The Psalm offers a special note of God’s power and grace given to us. “I will listen to what the Lord God is saying, for he is speaking peace to his faithful people.”
Today, we celebrate the second Sunday of Advent. We pray that God will give us a peace that is beyond measure. It is a peace that passes all understanding. It is a peace that we wish to hold in our hearts forever.

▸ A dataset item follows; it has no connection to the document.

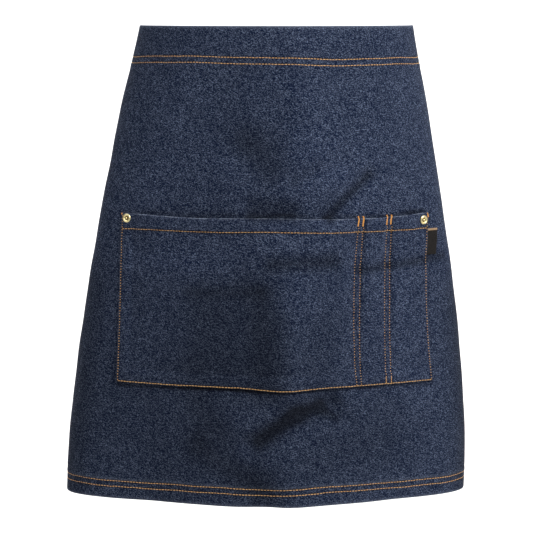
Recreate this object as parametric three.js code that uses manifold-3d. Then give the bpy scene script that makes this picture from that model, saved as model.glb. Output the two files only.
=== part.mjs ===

I often think about our lives as a journey. We journey through work and family and most especially in our faith. I don’t think anyone’s journey with God is constant, correct, perfect. We fall from the straight and narrow at various times along the way. This Advent, I hope that you will find some time to pause and reflect on your journey, where you have been and where you are now. The last of T S Eliot’s four quartets is called Little Gidding which was the site of a 17th century Anglican monastery. This quote comes from Sparknotes. “The poem (Little Gidding) considers those who have come to the monastery, who come only ‘to kneel / Where prayer has been valid.’ It is here that man can encounter the ‘intersection of the timeless’ with the present moment, often by heeding the words of the dead, whose speech is given a vitality by a burning fire.”
Is it possible that you might hear the voice of God’s truth in that place where prayer is valid, in a person that inspires you, perhaps even a prophet like John the Baptist, calling from the desert. May you find the timeless truth of God in your reflection. May you let God till your soil until God finds the fruitful soul beneath. And when that happens, I believe that you will know God’s peace. Amen.